The U.S. Treasury Department announced today that electric cars purchased by leasing companies can qualify as commercial vehicles, for tax credit eligibility purposes. In theory, from January 1, 2023, electric vehicles leased by consumers can benefit from up to $7,500 in commercial clean vehicle tax credits, albeit for a limited time only as these specific rules are believed to last only for a few months. The key word here is ‘commercial’, as it means some cars assembled outside North America are also eligible for the credit.
The generous interpretation should make it easier for more vehicles to qualify for a $7,500 tax credit under the Inflation Reduction Act, but confusion still reigns supreme as the rules for which vehicles do and do not qualify for subsidies continue to be written. According to Reuters, the Treasury said that it has applied “longstanding tax principals” in determining that vehicles purchased by leasing companies, rental companies, ride-share services, and others would qualify for credits under the commercial category.
That’s important, because under the commercial EV tax credit system, vehicles can be built outside the United States and have their parts sourced from countries that would disqualify them from being eligible for the more consumer-focused credits. As a result, leasing companies could buy the vehicles at a discount, and pass those savings on to lessees.
Read: New $7,500 EV Tax Credit Passes Senate, Requires Carmakers To End Reliance On Chinese Batteries
The new ruling is likely to please Asian manufacturers, especially those from South Korea, whose government was particularly opposed to restrictions established by the IRA. The ruling, though, angered Senator Joe Manchin III, per the New York Times. He accused the Biden administration of bending to automakers and undermining the policies that were intended to “bring our energy and manufacturing supply chains onshore.” In response, he has pledged to introduce legislation to block “this dangerous interpretation from Treasury from moving forward.”
That’s not the only part of the Inflation Reduction Act that is unsure, though, as rules for consumer tax credits continue to be clarified.
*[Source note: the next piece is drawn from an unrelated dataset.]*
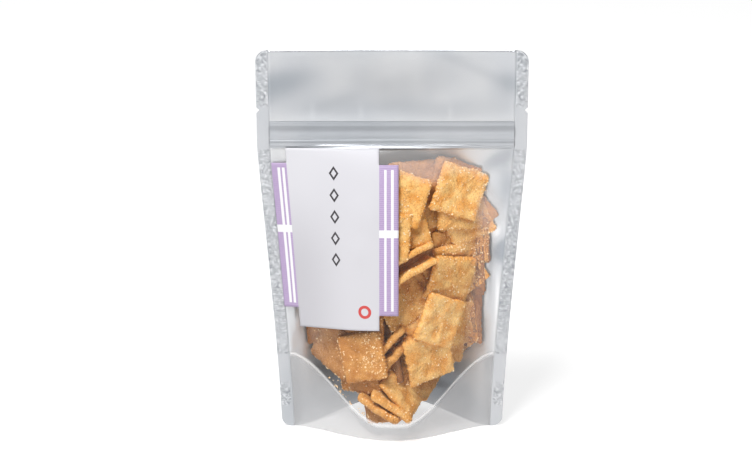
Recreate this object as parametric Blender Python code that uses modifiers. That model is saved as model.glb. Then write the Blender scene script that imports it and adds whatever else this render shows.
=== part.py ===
"""Stand-up zip pouch filled with small square rice crackers, with a cross-shaped paper label.

Metres, +Z up. The label faces -Y and +X is to the viewer's right. The origin is the middle of the
footprint, on the surface that the pouch stands on.

The pouch is one filled solid. Its front and back films share one formula, written for a film laid
flat: s is the way across from the middle and h is the way up from the bottom rim.
"""
import math

import bmesh
import bpy
import numpy as np

# The pouch as it is cut and sealed
HEIGHT = 0.208
HALF_WIDTH = 0.0702            # from the middle to the cut edge at the header
SIDE_SEAL = 0.0065             # strip down each side where the two films are welded
FILM = 0.0008                  # both films together where they lie flat
CORNER = 0.005                 # radius of the two bottom corners
TOP_CORNER = 0.006             # radius of the two top corners
HEADER_BOW = 0.0024            # how far the middle of the open top edge bows back
GUSSET_FOLD = 0.042            # how far up the bottom film is folded in

# The bottom weld that ties the gusset to the front and back films, as heights on the flat film
WELD_LOW = 0.0085
WELD_HIGH = 0.042
WELD_START = 0.008             # distance from the middle where the weld starts to climb
WELD_END = 0.060               # distance from the middle where it reaches the side seals
SKIRT = 0.0008                 # thickness of the welded skirt below that line

# The shape that the filling gives
HALF_BASE = 0.0598             # half width at the bottom corners
RIM_LIFT = 0.0044              # height of the rims' middles above the corners
BELLY = 0.6025                 # drawn-in width against depth, from the film keeping its length
LOBE = 1.8                     # how soon the film flattens towards the side seals
GUSSET_HANG = 0.66             # how far the gusset's spare film lets it hang

# The press zip
ZIP_FOOT = 0.158
ZIP_TOP = 0.1705
ZIP_BACKING = 0.0003           # how far the zip's flat strips stand out
ZIP_RIB = 0.0006               # how far its ribs stand out beyond the strips
ZIP_RIBS = (0.1595, 0.1650)
ZIP_RIB_HALF = 0.0013

# The tear notches at the ends of the header
NOTCH_HEIGHT = 0.1765
NOTCH_DEPTH = 0.0016

# The crackers that press on the front film: (s, h, turn in degrees) of each middle
CRACKER = 0.025
PRESS = 0.0009                 # how far a cracker pushes the film out
PRESS_EDGE = 0.0035            # width of the slope round each one
FRONT_CRACKERS = (
    (0.036, 0.133, -15), (0.041, 0.094, 10), (0.030, 0.063, -15),
    (0.026, 0.040, 18), (0.003, 0.024, -32), (-0.015, 0.043, 12),
)
BACK_PITCH = 0.026
BACK_ROWS = 5
BACK_FOOT = 0.026              # height of the lowest row's middles
BACK_SEED = 5

# The label, laid flat on the front film: one piece of paper with a tab on each side
PANEL_LEFT = -0.0554
PANEL_RIGHT = -0.0066
PANEL_TOP = 0.1565
PANEL_FOOT_LEFT = 0.0582
PANEL_FOOT_RIGHT = 0.0608
TAB_LEFT = -0.0634
TAB_RIGHT = 0.0034
TAB_TOP = 0.1485
TAB_FOOT = 0.0690
PAPER = 0.0005
PAPER_GAP = 0.00035            # clear of the film below

# How finely the surfaces are cut
COLUMNS = 28
ROW_PITCH = 0.0055
PAPER_PITCH = 0.0055
CUT_REACH = 0.9                # the hollow below the gusset ends at this share of the half width


def smooth(u):
    """A ramp from 0 to 1 with level ends."""
    u = np.clip(u, 0.0, 1.0)
    return u * u * (3.0 - 2.0 * u)


def half_width(h):
    """Half the pouch's width: full from the zip up, drawn in below it as the filling opens it."""
    opened = (1.0 - np.clip(h / ZIP_FOOT, 0.0, 1.0) ** 1.4) ** 1.15
    return HALF_WIDTH - (HALF_WIDTH - HALF_BASE) * opened


def inner_half(h):
    """Half the width between the side seals."""
    return half_width(h) - SIDE_SEAL


def bulge(h):
    """How far the film stands out at its middle: what the film loses in width goes into depth."""
    a = inner_half(h)
    return np.sqrt(np.maximum((HALF_WIDTH - SIDE_SEAL - a) * a / BELLY, 0.0))


def lobe(t):
    """The film's shape across: 1 at the middle, 0 at the side seals and beyond them."""
    return np.maximum(1.0 - t * t, 0.0) ** LOBE


def lift(h):
    """How far the film's middle rides above its ends: most at the rim, nothing at the zip."""
    return RIM_LIFT * (1.0 - np.clip(h / 0.165, 0.0, 1.0) ** 2.5)


def film_lengths(t, h):
    """Way across the film from its middle to each share t of the half width, at the height h."""
    fine = np.linspace(0.0, 1.0, 161)
    slope = -2.0 * LOBE * fine * np.maximum(1.0 - fine * fine, 0.0) ** (LOBE - 1.0)
    step = np.hypot(inner_half(h), bulge(h) * slope)
    length = np.concatenate(([0.0], np.cumsum((step[1:] + step[:-1]) / 2.0) * fine[1]))
    return np.sign(t) * np.interp(np.abs(t), fine, length), length[-1]


def across(s, h):
    """Share of the half width at the distance s across the film: the inverse of film_lengths."""
    fine = np.linspace(0.0, 1.0, 161)
    length, _ = film_lengths(fine, h)
    return np.sign(s) * np.interp(np.abs(s), length, fine)


def pressed(s, h, crackers):
    """Outward push of the crackers behind the film: a plateau for each, with sloping sides."""
    push = np.zeros_like(s)
    for centre_s, centre_h, turn in crackers:
        c, d = math.cos(math.radians(turn)), math.sin(math.radians(turn))
        along = np.abs((s - centre_s) * c + (h - centre_h) * d)
        up = np.abs((h - centre_h) * c - (s - centre_s) * d)
        inside = CRACKER / 2.0 - np.maximum(along, up)
        push = np.maximum(push, PRESS * smooth(0.5 + inside / PRESS_EDGE))
    return push


def back_crackers():
    """Staggered rows of crackers against the back film, each turned its own way."""
    draw = np.random.default_rng(BACK_SEED)
    places = []
    for row in range(BACK_ROWS):
        count = 3 + row % 2
        for col in range(count):
            s = (col - (count - 1) / 2.0) * BACK_PITCH
            h = BACK_FOOT + row * BACK_PITCH
            places.append((s, h, draw.uniform(-35.0, 35.0)))
    return places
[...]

Although the government has put out a list of vehicles that will qualify (including vehicles from Stellantis, Ford, Jeep, Lincoln, Nissan, and Rivian), it is not complete and will be added to “over the coming days and weeks,” according to the Treasury.
It is anticipated that vehicles from GM and Tesla will also be eligible for the new tax credits, since the 200,000 vehicle cap that prevented them from being eligible for the previous credits has now been abolished.
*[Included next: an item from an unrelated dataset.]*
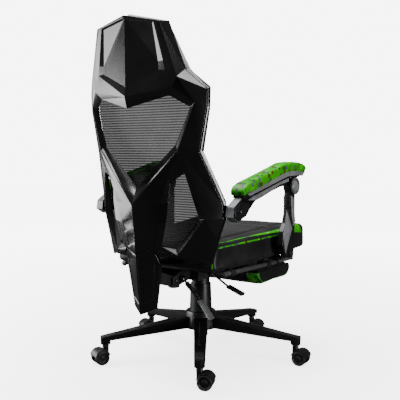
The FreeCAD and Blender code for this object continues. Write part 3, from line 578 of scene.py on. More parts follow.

Greater uncertainty is being caused by coming rules for EV battery sourcing that require the minerals and components in them to be composed of materials, at least 40 percent of which were processed in America, or by one of its trade allies. The trouble is that the act does not define what a trade ally is. So far, the Treasury is including countries like Chile, Nicaragua, and Singapore, but not the European Union, which has led to tensions.
Those rules won’t be solidified until at least March, though. Consumers may, therefore, be incentivized to start shopping now in order to get an EV before the new sourcing rules are introduced. According to industry experts, it’s possible that no vehicles will immediately qualify for consumer tax credits when those rules introduced.
If the Treasury decides to interpret the rules strictly, it may be a matter of months or years before automakers can establish supply lines that allow them to benefit from the full consumer tax credits. To help consumers parse all of this information, the Department of Energy will continue to update its list of cars that qualify for full tax credits as that list evolves.